Boldrini non prende la Fiat

Boldrini non prende la Fiat

di Riccardo Chiari -
L’assenza a una inaugurazione in Val di Sangro: «La ripresa non si fa con i diritti al ribasso»
Il “no” della terza carica dello Stato all’invito di Sergio Marchionne non è certo addolcito dalla formula di rito degli «impegni istituzionali già in agenda». Anzi, nella lettera con cui Laura Boldrini fa sapere che non andrà a visitare lo stabilimento Fiat di Atessa in Val di Sangro, la presidente della camera scrive che in questi ultimi anni le politiche del Lingotto – e più in generale di una buona parte del sistema industriale italiano – sono state deleterie. Non soltanto per i lavoratori. Anche per l’apparato produttivo della penisola, sempre più arrancante.
Nella risposta all’invito del numero uno della Fiat, c’è un passaggio che sembra preso dalle tante denunce fatte da vent’anni ad oggi dalla Fiom e a seguire dall’intera Cgil. «Lei concorderà – segnala Boldrini a Marchionne – che le vecchie ricette hanno fallito e che ne servono di nuove. Affinché il nostro Paese possa tornare competitivo, è necessario percorrere la via della ricerca, della cultura e dell’innovazione, tanto dei prodotti quanto dei processi. Una via non in contraddizione con il dialogo sociale e con costruttive relazioni industriali: non sarà certo nella gara al ribasso sui diritti e sul costo del lavoro che potremo avviare la ripresa».
Per l’ad del Lingotto, che aveva invitato ad Atessa la presidente della camera dopo che alla manifestazione Fiom di venerdì scorso le porte di Montecitorio erano state aperte a una delegazione sindacale guidata da Maurizio Landini, il diniego di Boldrini è un nuovo smacco. Segue la decisione della Consulta di ritenere illegittima l’esclusione dagli stabilimenti Fiat dei sindacati (Fiom e non solo) che non firmano i contratti. Né può essere di consolazione a Marchionne il fatto di non essere l’unico manager a finire dietro la lavagna. Boldrini infatti rimarca: «Emerge la portata del processo di deindustrializzazione che colpisce aree sempre più vaste del Paese. Per ogni fabbrica che chiude e per ogni impresa che trasferisce la produzione all’estero, centinaia di famiglie precipitano nel disagio sociale, e il nostro sistema economico diventa più povero e più debole».

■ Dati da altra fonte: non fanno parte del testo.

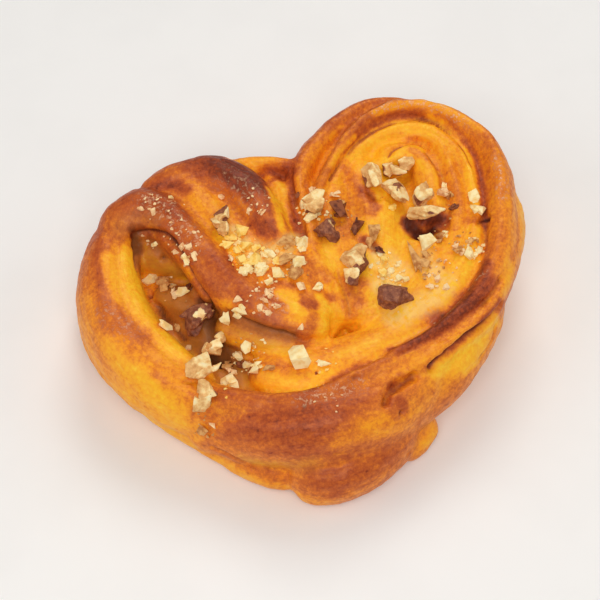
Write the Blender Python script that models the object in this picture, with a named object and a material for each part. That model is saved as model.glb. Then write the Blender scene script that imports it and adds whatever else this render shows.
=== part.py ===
"""A heart-shaped sugar bun: rolled sweet dough folded into a heart, with chopped walnuts on it.

Run with blender --background --python part.py. Lengths are in millimetres in the tables below
and become metres when a shape is placed. +Z is up, +Y runs from the heart's point to its cleft,
and the origin is under the middle of the bun, on the surface that it rests on.
"""

import math
import random

import bmesh
import bpy
from mathutils import Matrix, Vector

MM = 0.001

# The body: a bulging heart under the folds, cut flat where it rests.
BODY_TOP = 21.0
BODY_BOTTOM = -2.5
BODY_LEVELS = 10
BODY_ROUNDNESS = 2.6
BODY_INSET = 14.0
OUTLINE_STEPS = 8
HEART_OUTLINE = (
    (-2, -46),
    (-14, -42),
    (-29, -33),
    (-45, -17),
    (-54.5, 4),
    (-51, 24),
    (-36, 34),
    (-14, 36),
    (2, 31),
    (14, 42),
    (31, 49),
    (47, 44),
    (57, 27),
    (57.5, 8),
    (47, -13),
    (29, -34),
    (13, -45),
)

# The folds: each is a roll of dough through stations of
# (x, y, height of its crest, half its width, half its height).
# A roll narrows to its tip share over its last bit, which is as long as half its width.
RING_SIDES = 14
STEPS_PER_SPAN = 5
TIP_SHARE = 0.15
FOLDS = {
    "right_bed": (
        (33, 30, 33.5, 15, 9),
        (36, 12, 32.5, 17, 9),
        (26, -6, 31, 17, 9),
        (12, -18, 28, 12, 8),
    ),
    "left_bed": (
        (-22, 28, 33, 10, 9),
        (-12, 12, 33, 13, 9),
        (0, -6, 31, 11, 9),
        (9, -14, 29, 8, 8),
    ),
    "right_rim": (
        (7, 16.5, 35.5, 2.4, 7),
        (10, 24, 37.6, 2.6, 8),
        (14.6, 31, 39, 2.8, 8),
        (19.2, 36.6, 40, 3, 9),
        (25, 41.8, 40.8, 3.1, 9),
        (34.5, 45.2, 41.2, 3.2, 9),
        (43.7, 43.1, 41.2, 3.4, 9),
        (50.6, 37.6, 41.2, 3.7, 9),
        (56, 30.6, 41, 4.1, 9),
        (57.5, 20, 40.6, 4.5, 9),
        (55.8, 10, 39.6, 4.8, 9),
        (53.6, 0, 38.4, 4.9, 9),
        (50, -8.4, 37, 4.9, 8.5),
        (44.5, -15.6, 35.8, 4.4, 8),
        (36.4, -21.7, 34.4, 3.6, 8),
        (26.5, -26.3, 33, 2.8, 7.5),
        (17, -29, 31.8, 2.2, 7),
    ),
    "right_outer": (
        (4.5, 13, 34, 2.4, 8),
        (4.6, 24.5, 35.5, 3.6, 8),
        (7, 34, 36.5, 4.6, 9),
        (13.7, 41, 37.8, 5, 12),
        (21.4, 46.2, 38.6, 5, 14),
        (30.6, 49, 38.8, 4.6, 15.5),
        (41, 46.4, 38.4, 4.2, 15.5),
        (48.4, 41.6, 37, 4.2, 15),
        (54.2, 34.6, 34, 4, 13),
        (57.4, 26, 31.5, 3.6, 10.5),
    ),
    "plate_outer": (
        (11, 22, 35, 4, 5),
        (18, 34, 36.5, 4.5, 5),
        (27.5, 39.5, 37, 4.4, 5),
        (37, 40, 37.2, 4.2, 5),
        (44.5, 36.5, 37.2, 3.8, 5),
        (49.3, 28, 37, 3.3, 5),
        (50, 16, 36.4, 3.2, 5),
        (48, 5, 35.4, 3.8, 5),
        (40, -9, 33.2, 5.5, 5),
        (27, -19, 30.6, 6, 5),
    ),
    "plate_inner": (
        (35, 37.5, 36.2, 2.4, 5),
        (41, 37, 36.8, 2.6, 5),
        (44.8, 31.5, 37, 2.8, 5),
        (45.5, 22, 36.8, 3, 5),
        (45, 12, 36, 3.6, 5),
        (41, 1, 34.2, 5, 5),
        (32, -9, 32, 6, 5),
        (18, -18, 29.8, 6, 5),
    ),
    "swirl_core": (
        (26, 31, 35.6, 5, 5),
        (33, 32.5, 36.3, 4.4, 5),
        (38.5, 29, 36.3, 4.4, 5),
        (39, 20, 36, 4.8, 5),
        (36, 8, 34.6, 7, 6),
        (28, -5, 32.6, 9, 6),
        (18, -14, 30.6, 8, 6),
    ),
    "fan_right": (
        (21, 36, 34.2, 6, 6),
        (21.5, 29, 35.4, 8, 6),
        (23, 18, 35.4, 8.5, 6),
        (21, 5, 34.2, 9, 6),
        (17, -7, 32.4, 8.5, 6),
        (13, -16, 30, 6.5, 5),
    ),
    "fan_middle": (
        (14.5, 28, 34.8, 5, 6),
        (12.5, 18, 35.6, 6.5, 6),
        (11, 5, 34.6, 7.5, 6),
        (11, -7, 32.4, 7, 6),
        (12, -15, 29.8, 6, 6),
    ),
    "fan_left": (
        (6.5, 20, 35.6, 2.8, 6),
        (5, 13, 35.6, 3.6, 6),
        (4.4, 4, 35, 4.2, 6),
        (7, -5, 33.2, 4.5, 6),
    ),
    "left_hood": (
        (-47, 16, 31, 5, 8),
        (-46, 21, 34.6, 5.8, 9),
        (-43, 25, 36.6, 7, 9.5),
        (-37.5, 26.5, 38, 7.5, 9.5),
        (-31.5, 21.5, 38.8, 6.5, 9),
        (-27, 12, 38.7, 6, 8),
    ),
    "left_ridge": (
        (-41.5, 30.3, 36.5, 5.5, 9),
        (-34, 24.5, 38.4, 6, 9),
        (-26.5, 12.5, 38.6, 6, 8),
        (-21.5, 2, 37.8, 6.3, 8),
        (-15.5, -5.5, 36.2, 6.6, 7),
        (-8, -11.5, 34.6, 6.6, 6),
        (0, -14.5, 33, 6.4, 5.5),
        (5.5, -14.8, 31.6, 5.5, 4.5),
    ),
    "left_valley": (
        (-35, 34, 35.5, 5, 8),
        (-25, 30, 36.2, 7, 8),
        (-18, 17, 36.4, 8.5, 8),
        (-10, 3, 36, 9, 8),
        (0, -8, 34, 8, 7),
        (7, -13, 31.6, 6, 5),
    ),
    "dark_ridge": (
        (-38, 31.5, 34, 4, 9),
        (-29, 34.3, 37.6, 6, 11),
        (-18.5, 34, 39.6, 7.5, 12.5),
        (-10.5, 27.5, 40.2, 7.3, 11),
        (-6.8, 17, 39, 6.5, 9),
        (-3.5, 5, 36.8, 6.5, 8),
        (4, -6, 33.4, 6, 6),
    ),
    "back_strip": (
        (-17, 35, 34, 5, 14),
        (-9.5, 36.8, 35.2, 4.4, 15.5),
        (-2, 35.8, 35.4, 4, 15.5),
        (4.7, 34.3, 35, 3.6, 15),
        (11, 34.5, 33, 4, 14),
    ),
    "cleft_column": (
        (-4, 34, 31, 4, 9),
        (-0.5, 27, 33, 4.2, 9),
        (0.5, 15, 34, 3.8, 9),
        (1, 3, 34, 4, 8),
    ),
    "left_wall": (
        (-43, 26, 34, 7, 11),
        (-48.5, 18, 34, 7, 12),
        (-51, 7, 33.4, 8, 12),
        (-49.6, -6, 32.2, 8, 12),
        (-42, -18.5, 30, 8, 12),
        (-32, -27.3, 27.5, 7, 11),
        (-23, -34, 25, 6, 9),
    ),
    "left_slope": (
        (-44.5, 20, 32.6, 5.5, 8),
        (-46, 9, 32, 5.6, 8),
        (-44.5, -3, 31, 6, 8),
        (-39.5, -13.5, 29.6, 6, 8),
        (-33, -21.5, 28.2, 6, 8),
        (-27, -27, 26.8, 6, 8),
    ),
    "pocket_dome": (
        (-41, 19, 26.5, 4.5, 6),
        (-36.5, 17, 28.8, 5, 7),
        (-31, 14.5, 28.4, 5, 7),
        (-27, 11, 26, 4, 6),
    ),
    "pocket_roll": (
        (-38, 8, 24.5, 4, 5),
        (-34, 4, 24.8, 4.6, 5),
        (-30, 1, 26, 5.2, 6),
        (-26, -3, 25, 5, 5),
        (-24, -12, 22, 5, 4),
    ),
    "under_tongue": (
        (-23, -6.5, 27.5, 4.5, 5),
        (-16, -12.4, 29.2, 5.4, 5),
        (-8, -16.6, 29.8, 5.4, 5),
        (3, -19, 29.6, 5.4, 5),
    ),
    "front_strip": (
        (-17, -21, 26, 5, 5),
        (-6, -26, 28.2, 8, 5),
        (8, -26, 29, 8.5, 5),
        (21, -21, 29.8, 7.5, 5),
        (34, -12, 31, 6, 5),
    ),
    "apron_lip": (
        (-31, -27, 26.5, 4.5, 7),
        (-23, -32, 28, 5, 7),
        (-12, -36, 29.8, 4.2, 7),
        (-2, -36.5, 31, 3.6, 7),
        (8, -33.5, 31.6, 3.2, 7),
        (18, -30.2, 31.8, 2.8, 7),
        (27, -27, 32, 2.6, 7),
    ),
    "apron": (
        (-34.5, -30, 16, 3, 5),
        (-29, -33.5, 20, 4.5, 7.5),
        (-21.5, -37.3, 24.8, 6, 9.5),
        (-12, -40, 28.8, 8, 11),
        (2, -40.5, 30.3, 9.5, 12),
        (18, -36, 29, 9, 11.5),
        (32, -26.5, 28.8, 6.5, 10),
        (44, -14, 29.5, 6, 9),
    ),
    "right_under_rim": (
        (12, -35.5, 29.5, 5, 8),
        (20.5, -32.8, 31, 4.4, 7),
        (27.5, -30.6, 31.6, 3.4, 6),
        (35.5, -26.8, 32.4, 2.6, 6),
        (43.5, -21.9, 33.2, 2.6, 6),
        (49.8, -15, 34, 2.6, 6),
        (54.6, -5.5, 34.4, 3.2, 7),
        (58.4, 6, 34, 4.4, 9),
        (59.6, 18, 32, 4.2, 9),
        (58.4, 29.4, 31, 4, 9),
    ),
    "right_flank": (
        (13, -42, 19, 6, 8),
        (22.6, -37.2, 22.5, 5, 8),
        (32.4, -32.3, 24.8, 4.6, 8),
        (40.8, -25, 26.4, 4.2, 8),
        (46.8, -17.2, 27, 4.2, 8),
        (50.4, -6.2, 26, 4.6, 9),
        (53.2, 4.5, 24, 4.6, 9),
    ),
    "base_roll": (
        (-12, 35.5, 21, 5, 9),
        (-26, 36.5, 21, 6, 9),
        (-39.5, 31, 21, 6, 9),
        (-48.3, 25.2, 20.5, 6, 9),
        (-52.4, 18, 20, 6, 9),
        (-53.3, 4, 20, 6, 9),
        (-47.6, -10.4, 19, 6, 9),
        (-36.1, -23.2, 16, 6, 8),
        (-25.2, -33, 12.5, 6, 6.5),
        (-15.4, -41.1, 11.5, 6.5, 6),
        (-6.4, -44.2, 11.5, 6.5, 6),
    ),
    "point_roll": (
        (-10.5, -45.1, 16.5, 6, 8.5),
        (-3.1, -48.6, 17, 6.8, 9),
        (5, -48.2, 17.5, 6.8, 9),
        (14, -43.4, 19, 6.8, 10),
        (22.8, -36.8, 20, 6, 10),
    ),
    "base_tab": (
        (28.8, -33.2, 10.5, 5, 5.5),
        (23.8, -39, 10, 5, 5.5),
        (17.4, -43, 9.5, 5, 5),
    ),
}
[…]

Mentre da Torino non arrivano commenti al “no” della presidente della camera, è la sentenza della corte Costituzionale a provocare nuove reazioni. Susanna Camusso ne parla all’assemblea delle delegate Cgil e osserva: «Dobbiamo festeggiare per l’accordo firmato unitariamente a Cisl e Uil sulla rappresentanza, e perché la sentenza della Consulta dice che nessuno potrà mai cacciare un sindacato da un’azienda». Anche Raffaele Bonanni, che pure attacca la Fiom («questa vicenda nasce perché non rispetta la volontà della maggioranza dei lavoratori»), si dice convinto della portata risolutiva dell’accordo interconfederale di maggio: «Il problema è risolvibile a monte – osserva il segretario generale Cisl – nel senso che abbiamo fatto un accordo un mese e mezzo fa sulla rappresentanza, e quella regola deve valere». Di avviso opposto l’Usb: «La sentenza rende inservibile l’accordo sulla rappresentanza, e rende improcrastinabile la riassunzione del parlamento delle sue prerogative legislative anche sulle materie che riguardano la democrazia nei luoghi di lavoro». Il sindacato di base auspica che le motivazioni della Consulta, attese a giorni, «prevedano anche la necessità di una legge che finalmente regoli la rappresentanza e la rappresentatività». Su questo aspetto c’è una curiosa convergenza con il Lingotto, che subito ha fatto sapere: «Piena fiducia nel legislatore, perché definisca un criterio di rappresentatività più solido e dia certezza di applicazione degli accordi». Il motivo c’è: nel vuoto che potrebbe crearsi per l’incostituzionalità del comma dell’articolo 19 dello Statuto dei lavoratori, anche alle aziende conviene una rapida legge che regoli la materia. Ma esaminando l’accordo interconfederale, il giuslavorista Umberto Romagnoli avverte: «Per ora si tratta di un semilavorato. Solo a rodaggio avvenuto del modello di comportamento prefigurato dal protocollo si potrà condividere l’opinione che esso contiene validi spunti per ideare una cornice legislativa capace di rivitalizzare un sistema contrattuale tenuto insieme, finora, da poco più che spago e chiodi».